US regulators have approved AbbVie’s multi-pill hepatitis C regimen Viekira Pak for the treatment of chronic Genotype 1, which looks set to give Gilead’s market giant Harvoni (ledipasvir and sofosbuvir) a bit of a run for its money.

Viekira Pak contains three new drugs - ombitasvir, paritaprevir and dasabuvir - that inhibit growth of the hepatitis C virus, as well as the booster ritonavir, but the combo can also can be used alongside ribavirin in certain circumstances. Clinical trials showed 95%-100% cure rates and a good tolerability profile, which saw more than 98% of patients completing a full course of therapy. 

However, while efficacy the therapy’s efficacy is considered similar to Harvoni’s, the latter has the edge on convenience, consisting of just one daily pill versus Viekira Pak’s baseline four, which is expected to give it a much stronger foothold in the market.

Nevertheless, it seems Viekira Pak could claw back some market share through background pricing strategies.
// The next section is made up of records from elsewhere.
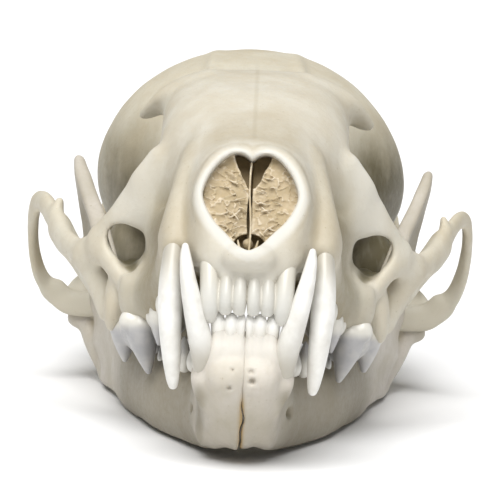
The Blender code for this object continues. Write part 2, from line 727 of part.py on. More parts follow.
def make_septum():
    """The upright plate between the two nasal passages."""
    septum = clay_object(
        "nasal_septum", lambda clay: nasal_plug(clay, SEPTUM_FRONT, NASAL_DEPTH - GAP, -1.5 * GAP)
    )
    return combine(septum, "INTERSECT", block((-SEPTUM_HALF, -5, 0), (SEPTUM_HALF, 20, 20)))


def copy_of(shape, name, mirror=False):
    """A copy in the scene under a new name, on the other side if mirrored."""
    made = object_of(name, shape.data.copy())
    if mirror:
        made.data.transform(Matrix.Diagonal((-1, 1, 1, 1)))
        made.data.flip_normals()
    return made


def part_cranium(cranium):
    """Divides the upper skull into its named regions, a thin cut apart."""
    cut = GAP / 2
    for side, name in ((1, "left"), (-1, "right")):
        arch = copy_of(cranium, "zygomatic_arch_" + name)
        combine(arch, "INTERSECT", arch_region(side, -cut))
        bulla = copy_of(cranium, "auditory_bulla_" + name)
        combine(bulla, "INTERSECT", bulla_region(side, -cut))
        combine(cranium, "DIFFERENCE", arch_region(side, cut))
    face = copy_of(cranium, "face")
    combine(face, "INTERSECT", block((-40, -20, -30), (40, FACE_BACK - cut, 50)))
    braincase = copy_of(cranium, "braincase")
    combine(braincase, "INTERSECT", block((-40, FACE_BACK + cut, -30), (40, 120, 50)))
    for side in (1, -1):
        combine(braincase, "DIFFERENCE", bulla_region(side, cut))
    bpy.data.objects.remove(cranium)


def pair_up(shape, name):
    """Left and right copies of a shape that was made for the left."""
    copy_of(shape, name + "_left")
    copy_of(shape, name + "_right", mirror=True)
    bpy.data.objects.remove(shape)


def make_material(name, colour, roughness):
    """A plain Principled material."""
    made = bpy.data.materials.new(name)
    made.use_nodes = True
    shader = made.node_tree.nodes["Principled BSDF"]
    shader.inputs["Base Color"].default_value = (*colour, 1)
    shader.inputs["Roughness"].default_value = roughness
    shader.inputs["Metallic"].default_value = 0.0
    return made


def finish(shape):
    """Metres, smooth shading with crisp edges, and a material of its own."""
    shape.data.transform(Matrix.Scale(MM, 4))
    shape.data.shade_smooth()
    shape.data.set_sharp_from_angle(angle=math.radians(CREASE))
    colour, roughness = LOOKS[shape.name.removesuffix("_left").removesuffix("_right")]
    shape.data.materials.clear()
    shape.data.materials.append(make_material(shape.name + "_bone", colour, roughness))


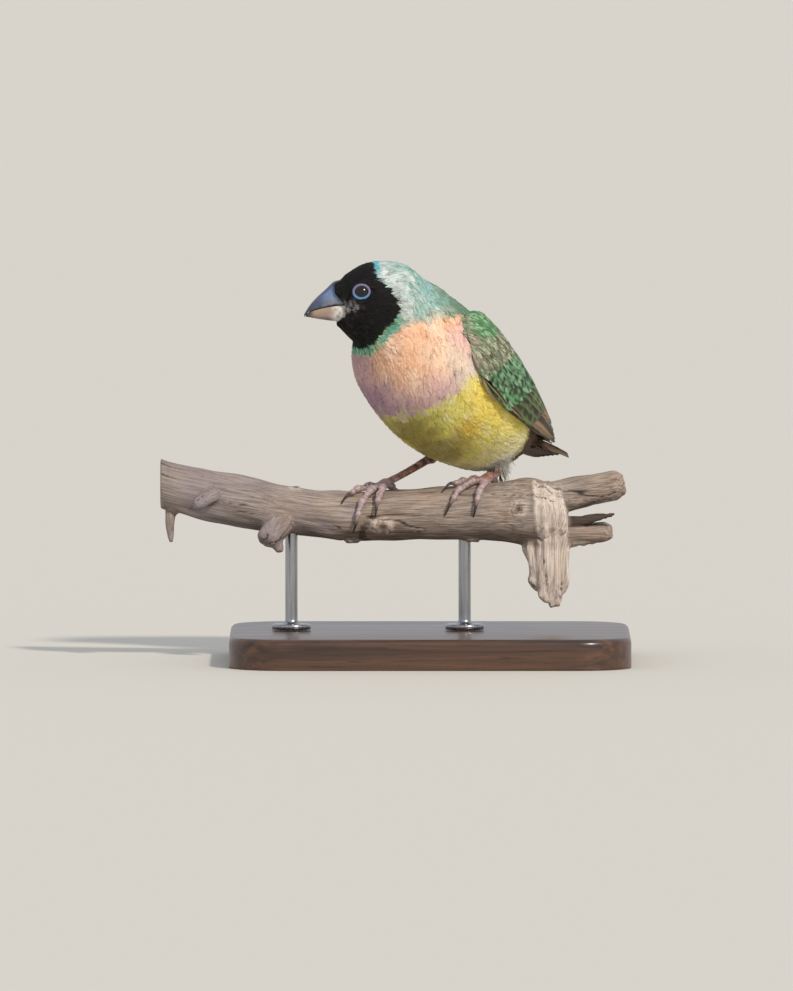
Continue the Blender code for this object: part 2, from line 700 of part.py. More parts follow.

While listed at around $83,319 per course, pharmacy benefit manager Express Scripts said it has secured a significant discount, enough for it to declare that, from January 1, AbbVie’s offering will be the “exclusive option” for patients covered by its National Preferred Formulary.

"For the first time, a pharmaceutical manufacturer and a pharmacy benefit manager have created an agreement to deliver on the promise of a curative therapy for hepatitis C patients,” said Steve Miller, Express Scripts’ chief medical officer, adding that it “marks a fundamental change in how sustainable access and affordability will be delivered” to patients.

Gilead has reportedly been resistant to offering such discounts on its HCV medicines Sovaldi (sofosbuvir) and Harvoni despite criticisms over their “unaffordability” from private insurers, insisting that in the long-run they will save huge amounts of cash. Current predictions are that the total annual direct medical costs of HCV in the US will top $85 billion in the next 20 years.